Even if Chief Judge Wizmur had heard the mortgage broker's testimony and determined that MFC was prepared to offer Home Network a loan, however, her decision to deny Home Network's petition was not in error. In rendering her decision she noted that "even if that due diligence is completed, I think that the hurdles that have been outlined by the Chapter 7 Trustee should act to defeat the opportunity of these debtors to, in effect, try again and salvage what is, by all accounts, unsalvageable." (6/19/06 Tr. at 10.) Specifically, Chief Judge Wizmur pointed to the fact that Home Network's operations had ceased "over three years ago," and that the debtor had accrued "substantial expenses" and witnessed the "expiration of approvals." (Id.)

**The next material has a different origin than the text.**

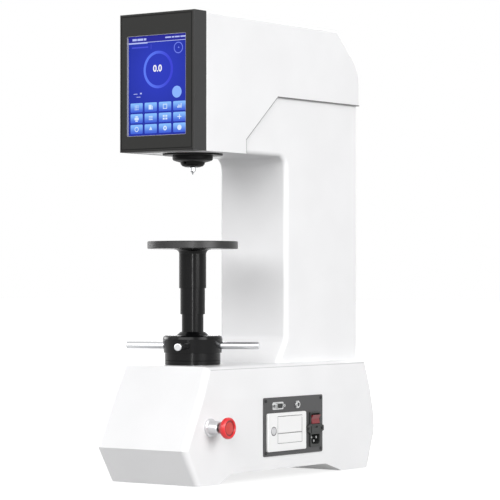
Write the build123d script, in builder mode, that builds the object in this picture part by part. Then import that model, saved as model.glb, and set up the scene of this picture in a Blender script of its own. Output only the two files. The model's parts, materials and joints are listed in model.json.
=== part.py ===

Indeed, the record makes it unquestionable that Home Network had many obstacles to overcome before it could obtain any financing from MFC and that it would face many subsequent hurdles even in the event that it did receive the requisite financing. For example, Home Network failed to provide, among other things, a plan of how it would apply the proceeds if MFC granted the loan or how it would complete the development of its remaining lots and satisfy its secured obligations. Taken together, this evidence prompted Chief Judge Wizmur to appropriately state: "I don't trust the process, frankly, to go forward in a way that would allow this to be put together." (Id.) Consequently, the Bankruptcy Court based its decision on the overall deficiencies in Home Network's plan of reorganization, deficiencies that testimony from the mortgage broker could not have overcome.
IV. Conclusion
In light of the foregoing reasoning, Chief Judge Wizmur's decision to deny certain testimony proffered by Home Network and her decision to deny Home Network's motion to reconvert to Chapter 11 constituted neither an abuse of discretion nor clear error. Thus, this Court finds no reason to disturb the Bankruptcy Court's judgment. Accordingly, this Court will affirm the Bankruptcy Court's Order denying Home Network's motion for reconversion to Chapter 11. The accompanying Order shall issue today.